SET PROBLEM:
Repeat each line exactly as it is written.

DATASET EXCERPT:
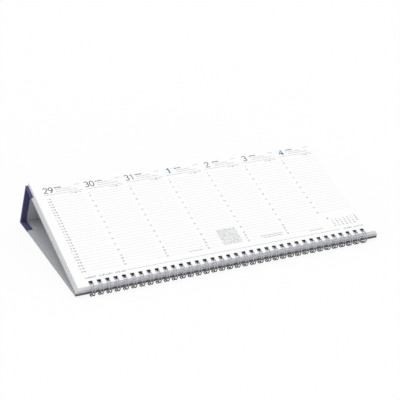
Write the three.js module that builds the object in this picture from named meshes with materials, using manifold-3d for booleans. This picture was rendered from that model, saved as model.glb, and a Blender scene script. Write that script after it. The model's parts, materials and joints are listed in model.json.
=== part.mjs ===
import * as THREE from "three";
import { mergeVertices } from "three/addons/utils/BufferGeometryUtils.js";
import Module from "manifold-3d";

// A weekly desk calendar: a pad of landscape leaves on a hollow wedge of three boards,
// bound along its low front edge by one twin-loop wire.
// Millimetres. X runs along the binding, Y from the binding to the back, Z up.
// Everything is drawn in the frame of the top leaf: y is the distance up the leaf from its
// front edge and z the height over it. The last lines turn that frame as the calendar rests.

// Pad of leaves
const PAGE_WIDTH = 324.5;
const PAGE_DEPTH = 156;
const PAD_THICKNESS = 5.5;
const LEAF_SHIFT = 0.9; // the bottom leaf lies this much further back, round the wire's curve

// Boards of the stand
const BOARD_THICKNESS = 1.9;
const LEFT_OVERHANG = 2; // board past the leaves at the left end
const RIGHT_OVERHANG = 3.5; // board past the leaves at the right end
const BACK_OVERHANG = 1.6; // front board past the back edge of the leaves
const BACK_PANEL_HEIGHT = 59.2; // outside, from the top fold to the rear fold
const BASE_DEPTH = 175.5; // outside, from the front edge to the rear fold
const FRONT_GAP = 0.4; // between the front board and the base where they meet at the wire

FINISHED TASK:
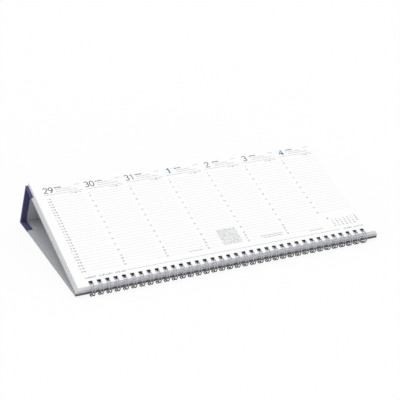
Write the three.js module that builds the object in this picture from named meshes with materials, using manifold-3d for booleans. This picture was rendered from that model, saved as model.glb, and a Blender scene script. Write that script after it. The model's parts, materials and joints are listed in model.json.
=== part.mjs ===
import * as THREE from "three";
import { mergeVertices } from "three/addons/utils/BufferGeometryUtils.js";
import Module from "manifold-3d";

// A weekly desk calendar: a pad of landscape leaves on a hollow wedge of three boards,
// bound along its low front edge by one twin-loop wire.
// Millimetres. X runs along the binding, Y from the binding to the back, Z up.
// Everything is drawn in the frame of the top leaf: y is the distance up the leaf from its
// front edge and z the height over it. The last lines turn that frame as the calendar rests.

// Pad of leaves
const PAGE_WIDTH = 324.5;
const PAGE_DEPTH = 156;
const PAD_THICKNESS = 5.5;
const LEAF_SHIFT = 0.9; // the bottom leaf lies this much further back, round the wire's curve

// Boards of the stand
const BOARD_THICKNESS = 1.9;
const LEFT_OVERHANG = 2; // board past the leaves at the left end
const RIGHT_OVERHANG = 3.5; // board past the leaves at the right end
const BACK_OVERHANG = 1.6; // front board past the back edge of the leaves
const BACK_PANEL_HEIGHT = 59.2; // outside, from the top fold to the rear fold
const BASE_DEPTH = 175.5; // outside, from the front edge to the rear fold
const FRONT_GAP = 0.4; // between the front board and the base where they meet at the wire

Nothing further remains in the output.